The decision




Upper Tribunal
(Immigration and Asylum Chamber) Appeal Number: PA/01907/2018


THE IMMIGRATION ACTS


Heard at North Shields
Decision & Reasons Promulgated
On 25th January 2019
On 4th February 2019
Prepared on 25 January 2019



Before

DEPUTY UPPER TRIBUNAL JUDGE JM HOLMES

Between

H. M.
(ANONYMITY DIRECTION MADE)
Appellant
And

SECRETARY OF STATE FOR THE HOME DEPARTMENT

Respondent


Representation:
For the Appellant: Ms Cleghorn, Counsel, Halliday Reeves & Co
For the Respondent: Mr Diwnycz, Home Office Presenting Officer


DECISION AND REASONS

1. The Appellant entered the United Kingdom illegally, and on 7 November 2016 made a protection claim. He claimed to be ethnically Kurdish and a citizen of Iran, who had fled because he believed that he had been identified by the Iranian authorities as a smuggler.
2. This claim was refused on 29 January 2018. The Appellant's appeal against the refusal of her protection claim was heard and dismissed by First Tier Tribunal Judge Hands in a decision promulgated on 14 August 2018.
3. The Appellant's application for permission to appeal was granted by Designated Tribunal Judge Shaerf on 5 September 2018.
4. No Rule 24 Notice has been lodged in response to the grant of permission to appeal.
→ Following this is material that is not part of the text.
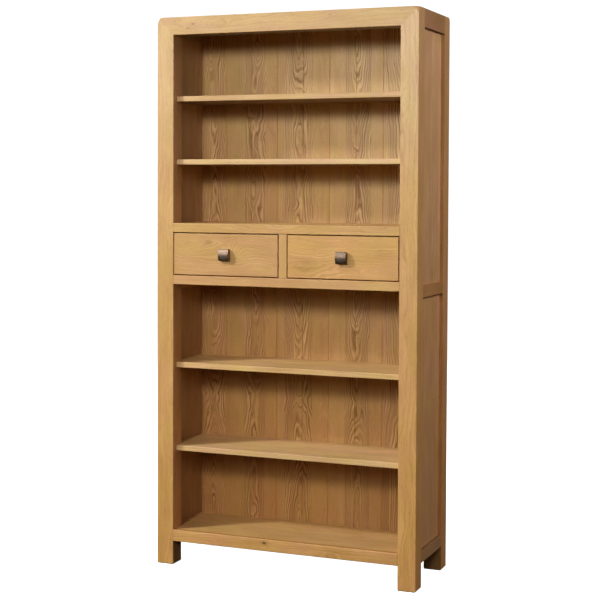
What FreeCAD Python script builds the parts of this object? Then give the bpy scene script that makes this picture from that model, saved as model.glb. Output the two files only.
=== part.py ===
import FreeCAD, Part
import math
import os

Vector = FreeCAD.Vector

# A tall free-standing oak bookcase: six open compartments with a band of two
# drawers across the middle. Millimetres, +Z up, front towards -Y, origin on the
# floor at the centre of the overall footprint, drawer knobs included.

# ---------------------------------------------------------------- overall size
height = 1900.0
width = 945.0
depth = 352.0                    # front of the posts to the back of the posts

# ------------------------------------------------- posts and mitred top frames
post_width = 62.0                # across the front
post_depth = 62.0                # front to back
top_rail_height = 62.0
corner_radius = 33.0             # front upper corners, rounded like a ball
rear_corner_radius = 18.0        # rear upper corners, the same way
corner_ease = 1.5                # where the balls meet the flat faces
arris = 2.5                      # softened edges of posts and rails
foot_chamfer = 3.0
tongue_thickness = 6.0           # loose tongue in each mitre
tongue_length = 36.0             # across the mitre
tongue_width = 40.0              # along the mitre
tongue_setback = 17.0            # from the outer face of the frame
tongue_shift = 6.0               # from the middle of the mitre, inwards

# ----------------------------------------------------------------------- sides
panel_thickness = 22.0
panel_recess = 12.0              # panels lie this far inside the rails' faces
panel_tongue_thickness = 8.0
panel_tongue_length = 8.0
panel_groove_spare = 1.0         # room for the panel to swell across its grain
side_rail_middle_drop = 23.0     # its underside below the drawer band's
side_rail_middle_height = 41.0

# ---------------------------------------------------------------------- joints
tenon_length = 28.0
tenon_thickness = 10.0
tenon_shoulder = 5.0
top_tenon_cover = 35.0           # wood left above the top side rails' tenons
housing_depth = 7.0              # shelves and boards let into the sides
stub_tenon_length = 12.0
divider_housing = 5.0
board_lip = 10.0                 # boards lap this far into the rails they meet

# ----------------------------------------------------------------- bottom rail
leg_clear_height = 82.0
bottom_rail_height = 41.0
bottom_rail_thickness = 28.0
rear_rail_thickness = 28.0
rear_rail_middle_height = 62.0
board_thickness = 19.0           # bottom board and boards round the drawers

# --------------------------------------------------------------------- shelves
shelf_thickness = 18.5
shelf_setback = 25.0             # behind the front face of the posts
shelf_post_gap = 0.5             # round the front posts
shelf_nosing = 2.0               # rounding of the front edge
lower_shelves = 2
first_share = 0.331              # of the upper openings' height, above the band
second_share = 0.327             # the opening above that

# ----------------------------------------------------------------- drawer band
drawer_band_underside = 979.0
drawer_rail_height = 32.0
drawer_rail_depth = 40.0
drawer_opening_height = 148.0
muntin_width = 30.0

# ------------------------------------------------------------------- top panel
top_panel_thickness = 20.0
top_tongue_thickness = 6.0
top_tongue_length = 6.0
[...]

Neither party has applied pursuant to Rule 15(2A) for permission to rely upon further evidence. Thus the matter came before me.

The challenge
5. As identified in the grant of permission, the grounds are generic because they do not engage with the text of the decision. Instead they take the form of a lengthy skeleton argument, rather than identifying the errors of law complained of, and thus fall into the trap identified in Nixon (Permission to appeal: grounds) [2014] UKUT 368. Nevertheless DJ Shaerf felt able to identify two challenges; namely a failure to adequately consider the risk upon return as one who would be perceived to be a failed asylum seeker, and, as one who would be perceived to be a Kurd.
6. Before me Ms Cleghorn, who had drafted the grounds and appeared below, accepted that DJ Shaerf had accurately identified the challenges to the decision the grounds sought to advance. As such she accepted that there was no challenge offered by the Appellant to the comprehensive adverse credibility findings that the Judge had made.
7. The Judge had rejected the entirety of the Appellant's account as a fabrication [D30-31]. She had concluded that the Appellant's father was in truth alive, that the Appellant was not a smuggler as claimed, and that the Appellant had never come to the adverse attention of the Iranian authorities. Whilst there was no express finding that the Appellant had failed to establish that he had left Iran illegally - on a fair reading of the decision such a finding is in my judgement implicit in the Judge's wholescale rejection of the Appellant's evidence. Absent the claim to be a smuggler on the run from the authorities the Appellant had offered no reason for his needing to leave Iran illegally. I can identify no reason why it should be inferred in his favour that he had done so, or, that he had told the truth when he had denied ever having been issued with a passport.
8. At its highest, the Appellant's case therefore needed to be considered by the Judge on the basis that he had done nothing whilst living in Iran, or since, that would have drawn him to adverse attention of the Iranian authorities. He had never claimed to have visited, or lived, in Iraq. Absent his rejected claim to be a smuggler he had never claimed to have undertaken any political activity, or any activity that could rationally be perceived as such.
9. The application to those circumstances of the recent country guidance decision of HB (Kurds) Iran (illegal exit: failed asylum seeker) CG [2018] UKUT 430 means that the Appellant has failed to establish a real risk of harm upon return. As a Kurd he might face discrimination in Iran, although he had not advanced his claim on that basis, and such discrimination would not in general be of a level that would amount to persecution. Merely being a Kurd, whether or not he was prepared to produce a valid passport and exit visa, was not of itself sufficient to create a real risk of persecution or Article 3 ill treatment upon return.
10. Accordingly the grounds fail to disclose any material error of law in the approach taken by the Judge to the appeal that requires her decision to be set aside and remade.

DECISION
The Determination of the First Tier Tribunal which was promulgated on 14 August 2018 contained no material error of law in the decision to dismiss the Appellant's appeal which requires that decision to be set aside and remade, and it is accordingly confirmed.

Direction regarding anonymity - Rule 14 Tribunal Procedure (Upper Tribunal) Rules 2008
Unless and until the Tribunal directs otherwise the Appellant is granted anonymity throughout these proceedings. No report of these proceedings shall directly or indirectly identify her. This direction applies both to the Appellant and to the Respondent. Failure to comply with this direction could lead to proceedings being brought for contempt of court.